Thursday, October 15, 2015

Making Sense Out of Variable Spending Strategies for Retirees?

In his October 2, 2015 blog post, Dr. Wade Pfau, Professor of Retirement Income at The American College, reprinted his article from the Journal of Financial Planning, Making Sense Out of Variable Spending Strategies for Retirees. The stated purpose of this article was to “assist financial planners and their clients in figuring out which sort of variable spending strategy will be most appropriate for their situation [by using] simple metrics to evaluate and compare strategies.” See my post of March 19th of this year for my initial thoughts on this paper.  Today’s post will supplement my earlier post with additional thoughts on this article.

Perhaps the most interesting part of Dr. Pfau’s article is his suggestion that financial advisors use his “XYZ Formula” approach to help clients select a combination budget setting strategy (variable spending strategy) and investment strategy.  Under this approach, the financial advisor uses Monte Carlo modeling and the client’s specific information to help the client select the combination budget setting and investment strategy that has an “X% probability that spending falls below a threshold of $Y (in inflation-adjusted terms) by year Z of retirement”, where the client (with the advisor’s help) chooses the values of X, Y and Z, presumably in accordance with the client’s risk preferences.  The XYZ formula approach assumes that the client’s spending will exactly equal the client’s spending budget so determined each year.  

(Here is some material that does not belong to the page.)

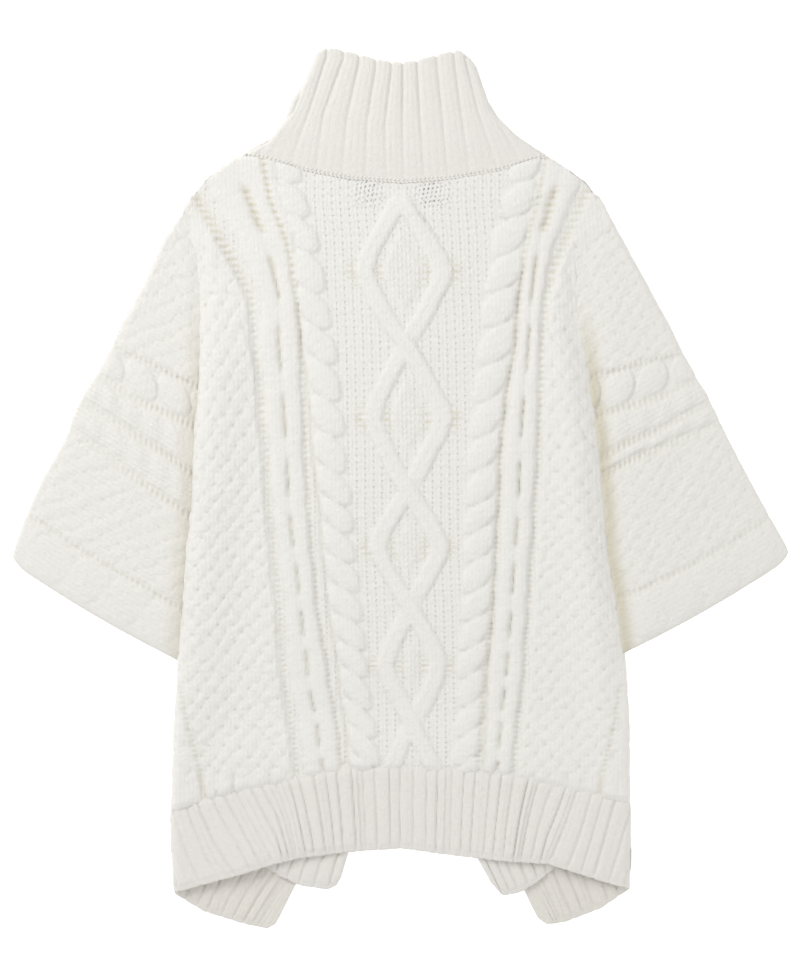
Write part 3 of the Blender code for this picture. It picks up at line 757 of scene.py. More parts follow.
def rollCuff(points, fields):
    # Turns the last row of a grid round under itself, so that the cuff shows a rounded thickness
    half, steps = sleeveCut["edgeWall"] / 2, sleeveCut["edgeSteps"]
    edge = points[-1]
    away = unit(edge - points[-2])
    normal = -unit(np.cross(np.gradient(edge, axis=0), away))
    made = [edge + away * half * math.sin(angle) - normal * half * (1 - math.cos(angle))
            for angle in np.linspace(0.0, math.pi, steps + 1)[1:]]
    made.append(made[-1] - away * sleeveCut["edgeBack"])
    grown = [np.concatenate([field, np.repeat(field[-1:], steps + 1, axis=0)]) for field in fields]
    grown[0][len(points):] *= np.append(np.linspace(0.9, 0.25, steps), 0.0)[:, None]
    return np.concatenate([points, np.array(made)]), grown


def sleeveRelief(side, a, share, fromInner):
    lines = sleeveLines[side]
    marks = np.array([mix(inner, outer, share) for outer, inner in zip(lines["outer"], lines["inner"])])
    g = np.zeros_like(a)
    span = np.zeros_like(a)
    for k in range(6):
        inside = (a >= marks[k]) if k else np.ones_like(a, bool)
        part = (a - marks[k]) / np.maximum(marks[k + 1] - marks[k], 1e-6)
        g = np.where(inside, k + part, g)
        span = np.where(inside, marks[k + 1] - marks[k], span)
    length = sleeveCut["length"][side]
    a = a + 0.0045 * wander(a * length, fromInner, 50.0, 31)
    fromInner = fromInner + 1.6 * wander(a * length, fromInner, 60.0, 32)
    rowsAlong = fromInner / sleeveCut["rowLength"]
    bars = 0.5 + 0.5 * np.cos(rowsAlong * math.tau)
    toLine = {k: (a - marks[k]) * length for k in range(1, 7)}

    weave, cornerShade = weaveRelief((a - marks[1]) * length / sleeveCut["weaveWide"] + 0.2, rowsAlong / 3.6)
    height = 0.8 + weave * sleeveCut["weaveHeight"]
    # painted shade in the pits of the interlaced field
    deep = 0.3 * cornerShade
    purl = np.zeros_like(a)
    plain = np.full_like(a, 0.3)

    ribbed = (g > 1) & (g <= 4)
    height = np.where(ribbed, 1.0, height)
    deep = np.where(ribbed, 0.0, deep)
    rope = (a - 0.5 * (marks[1] + marks[2])) * length
    ropeHalf = np.maximum((marks[2] - marks[1]) * length * 0.40, 6.0)
    zone = smooth(ropeHalf + 0.5 - np.abs(rope), 0.0, 1.8)
    pitch = sleeveCut["ropePitch"]
    lobes = ropeRelief(rope, fromInner / pitch, pitch, -1.0, ropeHalf)
    height = mix(height, lobes * sleeveCut["ropeHeight"], zone)
    for k in (2, 3):
        rib = (a - 0.5 * (marks[k] + marks[k + 1])) * length
        ribHalf = np.maximum((marks[k + 1] - marks[k]) * length * 0.5 - 4.2, 4.0)
        inRib = smooth(ribHalf + 0.5 - np.abs(rib), 0.0, 1.8)
        knots = 0.82 + 0.18 * np.cos(fromInner / 26.0 * math.tau + k * 2.0)
        plump = dome(np.clip(rib / ribHalf, -1, 1)) ** 0.7
        height = mix(height, plump * sleeveCut["ribHeight"] * knots, inRib)
        plain = mix(plain, 0.45, inRib)
    cuff = (a - 0.5 * (marks[5] + 1.0)) * length
    cuffHalf = np.maximum((1.0 - marks[5]) * length * 0.46, 6.0)
    inCuff = smooth(g - 5.0, 0.08, 0.2)
    pitch = sleeveCut["cuffPitch"]
    arcs = ropeRelief(cuff, fromInner / pitch + 0.2, pitch, 1.0, cuffHalf * 1.05)
    height = mix(height, 1.6 + arcs * sleeveCut["cuffHeight"], inCuff)
    deep = deep * (1 - inCuff)
    # painted shade in the ladders
    for k, wide, ladderShade in ((1, 3.4, 0.45), (2, 4.2, 0.5), (3, 4.2, 0.6), (4, 4.4, 0.55), (5, 3.2, 0.4)):
        ladder = bell(toLine[k], wide)
        openness = mix(1.0, 0.7 if k == 5 else 0.3, smooth(fromInner, 25.0, 130.0))
        height = height - ladder * (0.5 + 1.6 * bars) * openness
        deep = np.maximum(deep, ladder * bars ** 1.4 * ladderShade * openness)
    height = height * (1.0 + 0.10 * wander(a * length, fromInner, 48.0, 11))
    height = height + tufts(a * length, fromInner, 12)
    # painted shade in the valley beside the armhole, where the sleeve runs under the back's edge
    shade, place, wide = sleeveCut["shade"][side]
    deep = np.maximum(deep, shade * bell(fromInner - place, wide) * smooth(a, 0.08, 0.35))
    return height, purl, plain, deep, rowsAlong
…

Even though it is based on the unrealistic assumption that retiree spending will actually equal the spending budget resulting from application of variable spending strategy,  I believe that Dr. Pfau’s approach can provide some value to retirees.  However, rather than providing a broad analysis of various combinations of budget setting strategies and investment strategies for hypothetical clients with different situations, Dr. Pfau instead holds investment allocations constant, fixes values of X,Y and Z and looks at a client that (with one notable exception) has no pension/annuity income.  The purpose of fixing these items was presumably to isolate differences attributable to differences inherent in the variable spending strategies. 

I was pleased to see the Actuarial Approach advocated in this website included in Dr. Pfau’s list of examined variable rate strategies (albeit grouped with other so-called actuarial strategies).  I was also pleased that Dr. Pfau concluded, “The actuarial methods were found to spend down wealth more efficiently.”  However,  I feel compelled in this post to (i) respond to a specific comment made in the article about application of smoothing to my approach and (ii) point out why my approach is superior to the “PMT approach” with which my approach was grouped. 

Smoothing


In his article, Dr. Pfau says, “Steiner (2014) suggested that users may smooth spending adjustments relative to the changes implied by this formula. Not all would agree, as Waring and Siegel (2015) noted that a less volatile asset allocation is a safer way to smooth spending fluctuations.”  While I certainly don’t have a problem with the position that a less volatile asset allocation is a reasonable way to manage volatility in spending budgets,  I believe Waring and Siegel’s suggestion that spending budgets not be smoothed is ridiculous.  For most retirees, a spending budget is simply a suggestion as to how much the retiree may want to spend for the year.  Only retirement academics and other Monte Carlo modelling advocates assume that retirees will actually spend their spending budget each year (and only as a calculation expediency).  It therefore makes no sense to me to require a spending budget to be based on strict (non-smoothed) application of a formula if the retiree can then choose to spend whatever he or she wants.  

Actuarial Approach vs. PMT Approach

Waring and Siegel’s ARVA (PMT) approach is essentially mathematically equivalent to the simple spreadsheet included in my website if the retiree has no fixed dollar pension or annuity income.  If the retiree has a fixed dollar pension benefit, a fixed dollar immediate annuity or a fixed dollar deferred annuity, the PMT approach can’t properly handle it.

It is ironic to me that the approach that appears to produce the most favorable results in Dr. Pfau’s article (at least in terms of initial spending rates under the given XYZ specifications) is the “Annuitize Floor and Aggressive Discretionary Spending” approach.  This isn’t really a different variable rate spending approach, but rather a combination of a different investment strategy (partial annuitization) with the Guyton decision rules.  As noted in previous posts (most recently my post of April 26, 2015), I’m not a big fan of the Guyton decision rules, but inclusion of this final option does illustrate the potential benefits of partial annuitization for risk averse clients.  It also indirectly points out the importance of using a variable spending strategy that properly coordinates with fixed dollar pension and annuity benefits.  And once again, I will end a post by noting that the Actuarial Approach is the only one of the variable spending strategies listed in Dr. Pfau’s article that does this.